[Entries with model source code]
================================
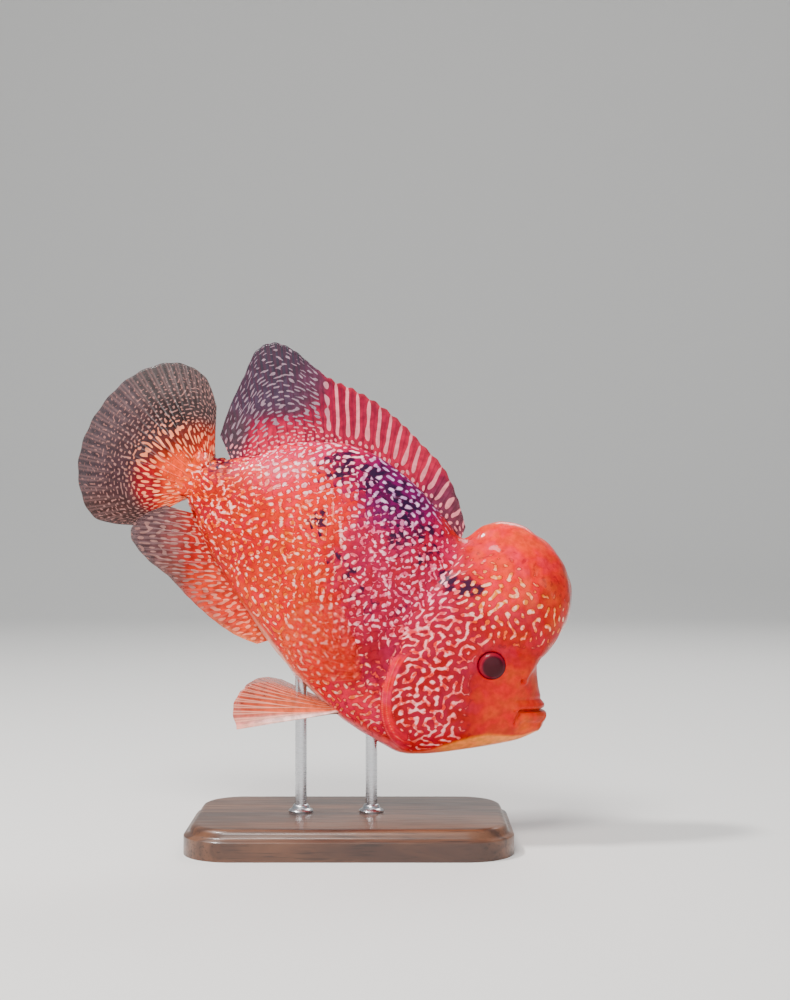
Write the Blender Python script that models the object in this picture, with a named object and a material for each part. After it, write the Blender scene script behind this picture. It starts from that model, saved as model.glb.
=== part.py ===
"""A flowerhorn cichlid, 170 mm from lips to tail base, as a still life-size model on a display stand.

The fish is laid out in its own lengths, in millimetres: s runs forward from the tail base to the
lips, h runs up from the body's axis, and y runs to the fish's left. Each cross-section of the body
stands between a point of the back and a point of the belly, and the sections fan out over the head,
so that the last ones close round the lips. The whole fish is then bent at the tail, pitched head
down and set over the stand.
"""

import math

import bmesh
import bpy
import numpy as np
from mathutils import Vector
from mathutils.bvhtree import BVHTree

MM = 0.001
GAP = 0.3

# Pose
PITCH = math.radians(34.8)
TAIL_TURN = math.radians(17)
BEND_FROM = 78.0
BEND_TO = -12.0
TAIL_BASE_X = -60.0
TAIL_BASE_Z = 149.0

# Cross-sections from the tail stalk to the lips: where each meets the back and the belly (s, h),
# its half width, and how square it is. Over the head a second, narrower oval adds the hump.
BACK = [(-3, 9.2), (0, 10.8), (9.6, 18.7), (20.1, 32.2), (34.8, 43.4), (47.8, 48.2), (60, 49.2),
        (75.8, 47.6), (90.7, 43.6), (101, 41.4), (105, 50.5), (113, 57.6), (125, 60), (138, 57.8),
        (149, 50.2), (155.6, 39), (156.4, 27), (155.2, 17.5), (160.2, 10.2), (165.5, 5), (169.1, 1.3)]
BELLY = [(-3, -11), (0, -12.4), (9.6, -17.8), (20.1, -24.3), (34.8, -30.6), (47.8, -35.8), (60, -40.2),
         (74, -44.4), (89, -47.2), (101, -48.7), (106.5, -48.7), (112, -48.4), (117.5, -48),
         (123.5, -47.5), (129.8, -46.4), (137, -42), (145.5, -34.5), (153.5, -27.2), (160.5, -20.6),
         (166.8, -14), (171.2, -7.2)]
HALF_WIDTH = [2.3, 3.8, 6.6, 10.2, 14.2, 17.0, 19.0, 20.6, 21.3, 21.6, 21.8, 21.8, 21.4, 20.7, 19.7, 18.4,
              17.1, 15.7, 12.9, 9.6, 6]
SQUARENESS = [2.15, 2.15, 2.15, 2.15, 2.15, 2.15, 2.15, 2.15, 2.15, 2.15, 2.15, 2.15, 2.15, 2.2, 2.3, 2.4,
              2.5, 2.5, 2.4, 2.2, 2.1]
HUMP_HALF_WIDTH = [0, 0, 0, 0, 0, 0, 0, 0, 0, 0.5, 8.5, 14, 17.2, 18.3, 17.8, 15.8, 12.8, 9.6, 6, 3, 0]
SKULL_SHARE = [1, 1, 1, 1, 1, 1, 1, 1, 1, 1, 0.93, 0.88, 0.84, 0.80, 0.77, 0.77, 0.84, 0.96, 1, 1, 1]
HUMP_FOOT = 0.47
WIDEST_LOW = 0.9
LIPS_END = (171.6, 0, -2.2)

# Where the body is parted, as section numbers, with the step that leaves the gap.
STALK_CUT, STALK_STEP = 3.15, 0.027
NECK_CUT, NECK_STEP = 8.95, 0.028
SIDES = 40

# Head
HUMP_LINE = ((103.2, 43.6), (156.6, 17.6))
EYE = (138.6, 5.5)
EYE_RADIUS = 8.0
EYE_DEPTH = 6.0
ORBIT_RADIUS, ORBIT_WIDTH, ORBIT_OUT = 6.0, 2.8, 0.7
NOSTRIL = (153.2, 7.4)
NOSTRIL_RADIUS = 0.9
MOUTH_FRONT = (168.3, 2.2)
MOUTH_CORNER = (159.4, -3.2)
JAW_REAR = (147.6, -33.2)
LIP_OUT, LIP_WIDTH = 1.2, 1.9
COVER_CENTRE = (120.2, -20.5)
COVER_LENGTH, COVER_HEIGHT = 13.5, 24.5
COVER_LEAN = math.radians(24)
COVER_OUT, COVER_EDGE, COVER_DEEP = 1.1, 0.25, 1.6
COVER_FLARE = 0.12
COVER_SPOKES, COVER_CIRCLES = 28, 5

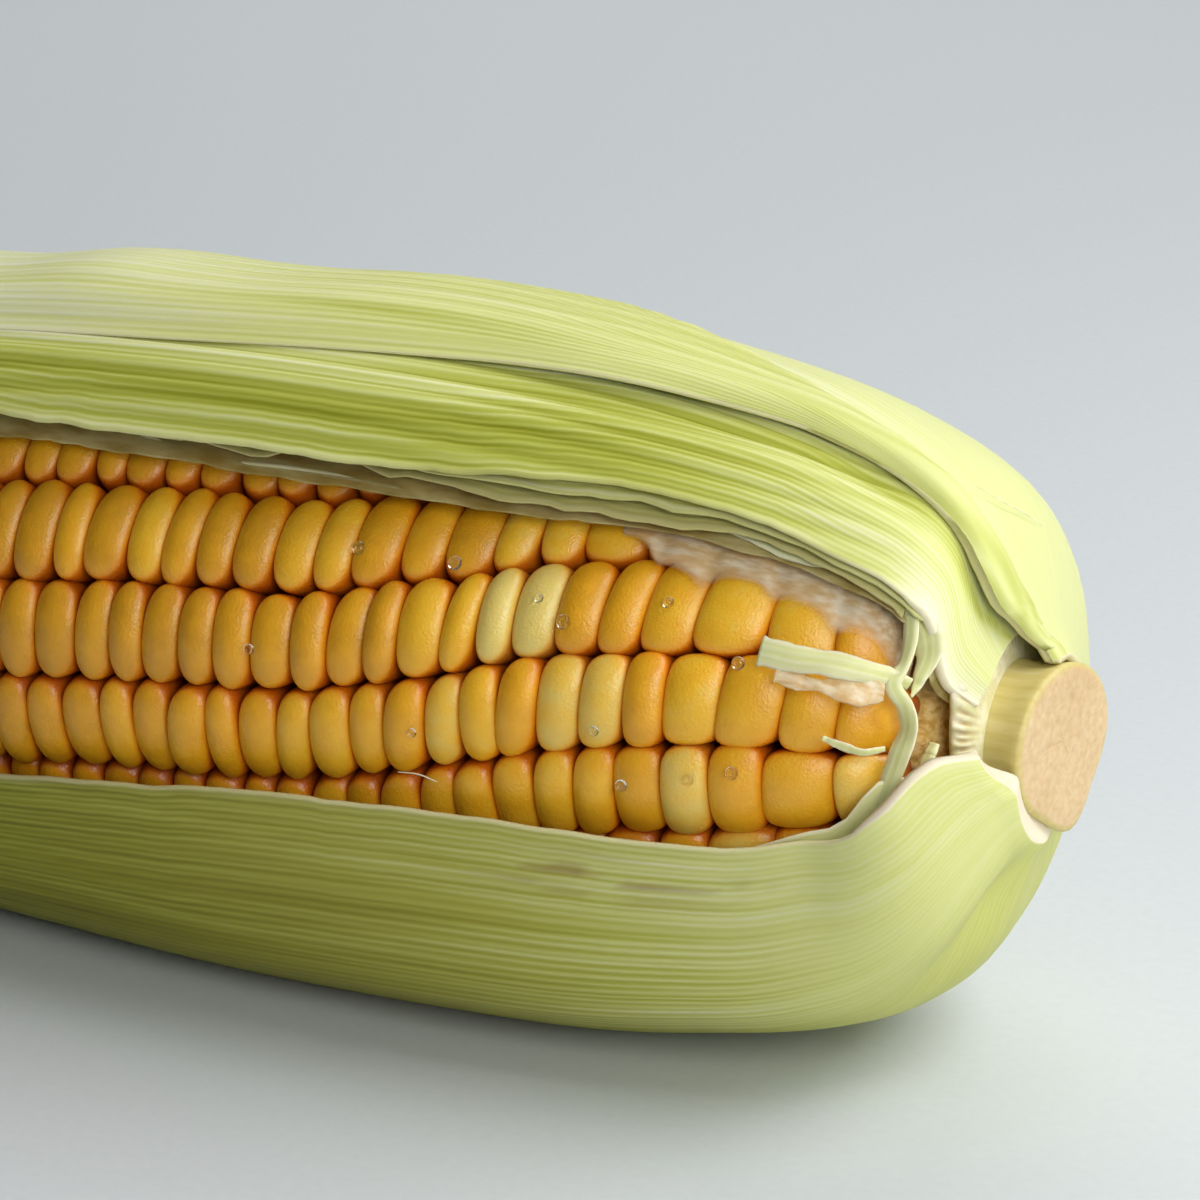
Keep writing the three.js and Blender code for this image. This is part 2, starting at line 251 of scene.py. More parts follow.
# %% Leaf margins
upper_margin = smooth_line([
    [-121, 24], [-112, 26], [-98, 34], [-80, 42], [-50, 48], [0, 50], [65, 51],
    [80, 53.5], [96, 54.5], [103, 51.8], [107.6, 50.4], [109.3, 49.2], [110.8, 48.2],
    [112.3, 47], [113.4, 43.5], [114.1, 38.6], [114.9, 33.2], [117, 31],
])
lower_margin = smooth_line([
    [-121, -4], [-112, -8], [-98, -20], [-80, -32], [-40, -36], [0, -31], [25, -23.7], [47, -17.5],
    [70, -14], [97, -14.6], [104, -11.5], [108, -9], [110.5, -5], [113, 1], [115.4, 10],
])
crest_margin = smooth_line([
    [-121, 40], [-98, 52], [-60, 60], [18.7, 65.7], [39.1, 66.8], [54.5, 69.3], [68, 72.1],
    [78.4, 73], [85.6, 74.4], [95.6, 76.9], [98.7, 76.7], [102.8, 76], [106.5, 74.2],
    [110, 71.8], [112.2, 69.4], [113.2, 67.3], [114.8, 66], [115.6, 72.9], [116.8, 86.3],
])
top_leaf_edge = smooth_line([
    [-121, 90], [-60, 112], [0, 120], [60, 113], [80, 99], [93, 90.5], [99.5, 86.5], [104.6, 83],
    [109.2, 79.5], [112, 78], [114.4, 78], [115.3, 82], [116.3, 90], [117.1, 98],
])
print("At the middle the husk is open by", round(float(upper_margin(0) - lower_margin(0))), "degrees")

# %% [markdown]
# ## Putting a shape into a mesh
# One small helper carries every shape. It makes a Blender object from points in millimetres, faces
# and named numbers per point, and lets it ride on the part's only body. The points stay in the ear's
# own frame, so each object sits at the origin, unturned and unscaled. A leaf also gets a map, in
# metres across and along the blade, for its veins to follow.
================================
▶ REQUIREMENT:
Return all the data above once more, precisely as given.

▶ SOLUTION TO THIS PROBLEM:
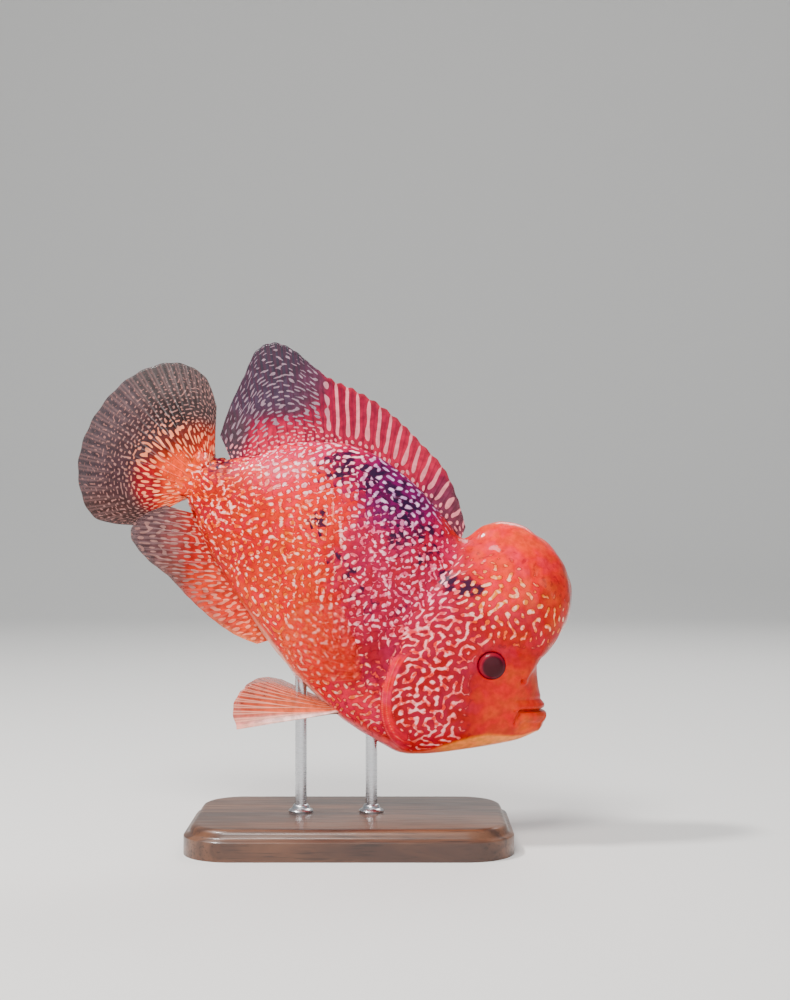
Write the Blender Python script that models the object in this picture, with a named object and a material for each part. After it, write the Blender scene script behind this picture. It starts from that model, saved as model.glb.
=== part.py ===
"""A flowerhorn cichlid, 170 mm from lips to tail base, as a still life-size model on a display stand.

The fish is laid out in its own lengths, in millimetres: s runs forward from the tail base to the
lips, h runs up from the body's axis, and y runs to the fish's left. Each cross-section of the body
stands between a point of the back and a point of the belly, and the sections fan out over the head,
so that the last ones close round the lips. The whole fish is then bent at the tail, pitched head
down and set over the stand.
"""

import math

import bmesh
import bpy
import numpy as np
from mathutils import Vector
from mathutils.bvhtree import BVHTree

MM = 0.001
GAP = 0.3

# Pose
PITCH = math.radians(34.8)
TAIL_TURN = math.radians(17)
BEND_FROM = 78.0
BEND_TO = -12.0
TAIL_BASE_X = -60.0
TAIL_BASE_Z = 149.0

# Cross-sections from the tail stalk to the lips: where each meets the back and the belly (s, h),
# its half width, and how square it is. Over the head a second, narrower oval adds the hump.
BACK = [(-3, 9.2), (0, 10.8), (9.6, 18.7), (20.1, 32.2), (34.8, 43.4), (47.8, 48.2), (60, 49.2),
        (75.8, 47.6), (90.7, 43.6), (101, 41.4), (105, 50.5), (113, 57.6), (125, 60), (138, 57.8),
        (149, 50.2), (155.6, 39), (156.4, 27), (155.2, 17.5), (160.2, 10.2), (165.5, 5), (169.1, 1.3)]
BELLY = [(-3, -11), (0, -12.4), (9.6, -17.8), (20.1, -24.3), (34.8, -30.6), (47.8, -35.8), (60, -40.2),
         (74, -44.4), (89, -47.2), (101, -48.7), (106.5, -48.7), (112, -48.4), (117.5, -48),
         (123.5, -47.5), (129.8, -46.4), (137, -42), (145.5, -34.5), (153.5, -27.2), (160.5, -20.6),
         (166.8, -14), (171.2, -7.2)]
HALF_WIDTH = [2.3, 3.8, 6.6, 10.2, 14.2, 17.0, 19.0, 20.6, 21.3, 21.6, 21.8, 21.8, 21.4, 20.7, 19.7, 18.4,
              17.1, 15.7, 12.9, 9.6, 6]
SQUARENESS = [2.15, 2.15, 2.15, 2.15, 2.15, 2.15, 2.15, 2.15, 2.15, 2.15, 2.15, 2.15, 2.15, 2.2, 2.3, 2.4,
              2.5, 2.5, 2.4, 2.2, 2.1]
HUMP_HALF_WIDTH = [0, 0, 0, 0, 0, 0, 0, 0, 0, 0.5, 8.5, 14, 17.2, 18.3, 17.8, 15.8, 12.8, 9.6, 6, 3, 0]
SKULL_SHARE = [1, 1, 1, 1, 1, 1, 1, 1, 1, 1, 0.93, 0.88, 0.84, 0.80, 0.77, 0.77, 0.84, 0.96, 1, 1, 1]
HUMP_FOOT = 0.47
WIDEST_LOW = 0.9
LIPS_END = (171.6, 0, -2.2)

# Where the body is parted, as section numbers, with the step that leaves the gap.
STALK_CUT, STALK_STEP = 3.15, 0.027
NECK_CUT, NECK_STEP = 8.95, 0.028
SIDES = 40

# Head
HUMP_LINE = ((103.2, 43.6), (156.6, 17.6))
EYE = (138.6, 5.5)
EYE_RADIUS = 8.0
EYE_DEPTH = 6.0
ORBIT_RADIUS, ORBIT_WIDTH, ORBIT_OUT = 6.0, 2.8, 0.7
NOSTRIL = (153.2, 7.4)
NOSTRIL_RADIUS = 0.9
MOUTH_FRONT = (168.3, 2.2)
MOUTH_CORNER = (159.4, -3.2)
JAW_REAR = (147.6, -33.2)
LIP_OUT, LIP_WIDTH = 1.2, 1.9
COVER_CENTRE = (120.2, -20.5)
COVER_LENGTH, COVER_HEIGHT = 13.5, 24.5
COVER_LEAN = math.radians(24)
COVER_OUT, COVER_EDGE, COVER_DEEP = 1.1, 0.25, 1.6
COVER_FLARE = 0.12
COVER_SPOKES, COVER_CIRCLES = 28, 5

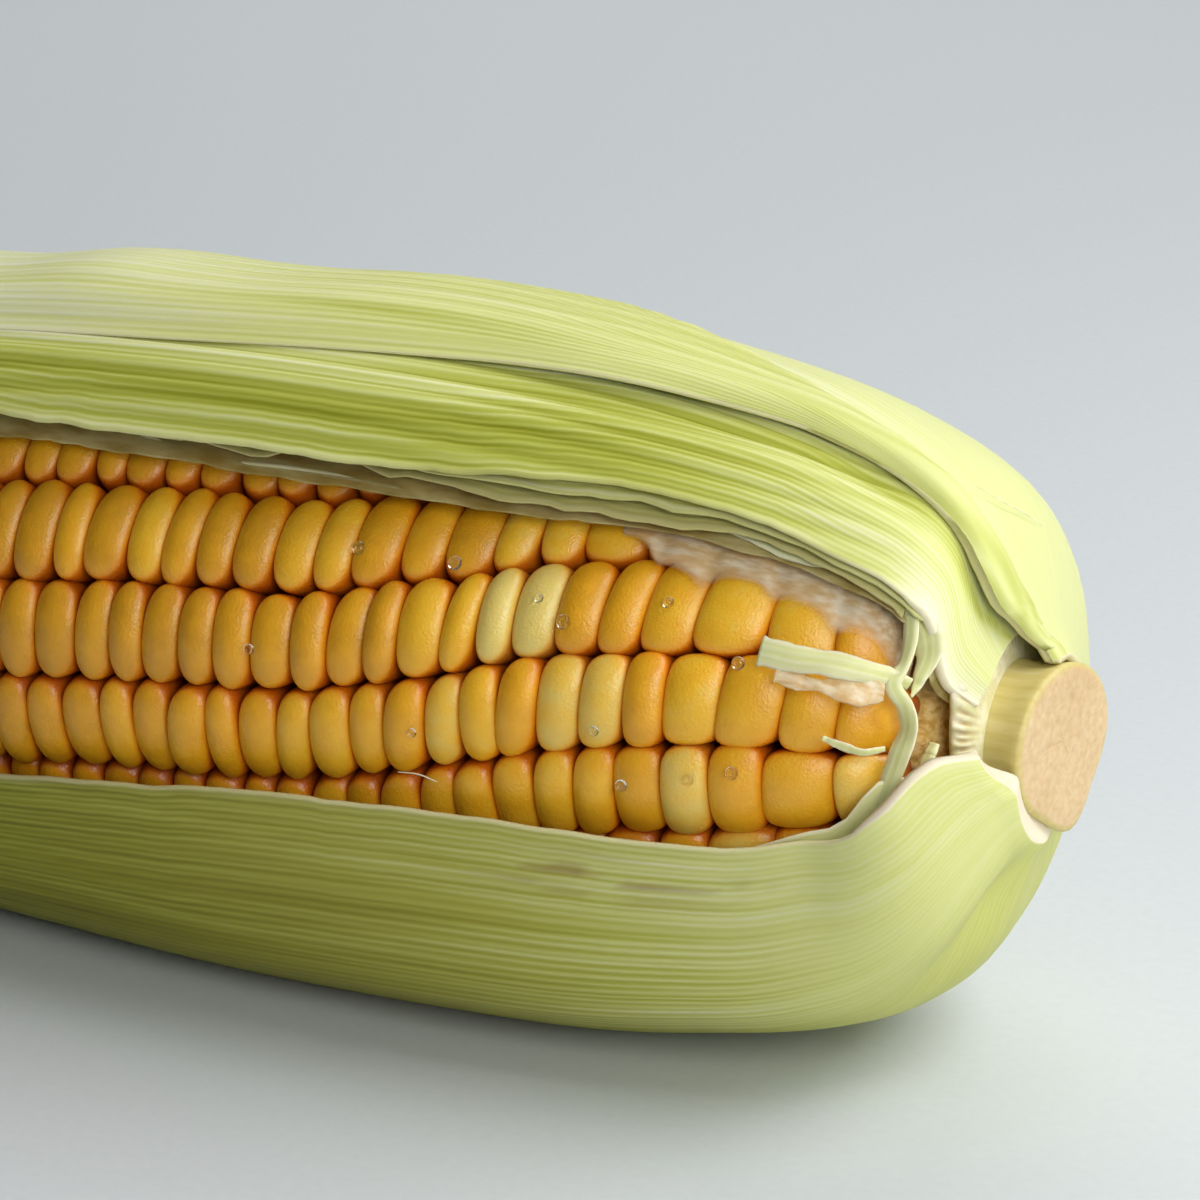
Keep writing the three.js and Blender code for this image. This is part 2, starting at line 251 of scene.py. More parts follow.
# %% Leaf margins
upper_margin = smooth_line([
    [-121, 24], [-112, 26], [-98, 34], [-80, 42], [-50, 48], [0, 50], [65, 51],
    [80, 53.5], [96, 54.5], [103, 51.8], [107.6, 50.4], [109.3, 49.2], [110.8, 48.2],
    [112.3, 47], [113.4, 43.5], [114.1, 38.6], [114.9, 33.2], [117, 31],
])
lower_margin = smooth_line([
    [-121, -4], [-112, -8], [-98, -20], [-80, -32], [-40, -36], [0, -31], [25, -23.7], [47, -17.5],
    [70, -14], [97, -14.6], [104, -11.5], [108, -9], [110.5, -5], [113, 1], [115.4, 10],
])
crest_margin = smooth_line([
    [-121, 40], [-98, 52], [-60, 60], [18.7, 65.7], [39.1, 66.8], [54.5, 69.3], [68, 72.1],
    [78.4, 73], [85.6, 74.4], [95.6, 76.9], [98.7, 76.7], [102.8, 76], [106.5, 74.2],
    [110, 71.8], [112.2, 69.4], [113.2, 67.3], [114.8, 66], [115.6, 72.9], [116.8, 86.3],
])
top_leaf_edge = smooth_line([
    [-121, 90], [-60, 112], [0, 120], [60, 113], [80, 99], [93, 90.5], [99.5, 86.5], [104.6, 83],
    [109.2, 79.5], [112, 78], [114.4, 78], [115.3, 82], [116.3, 90], [117.1, 98],
])
print("At the middle the husk is open by", round(float(upper_margin(0) - lower_margin(0))), "degrees")

# %% [markdown]
# ## Putting a shape into a mesh
# One small helper carries every shape. It makes a Blender object from points in millimetres, faces
# and named numbers per point, and lets it ride on the part's only body. The points stay in the ear's
# own frame, so each object sits at the origin, unturned and unscaled. A leaf also gets a map, in
# metres across and along the blade, for its veins to follow.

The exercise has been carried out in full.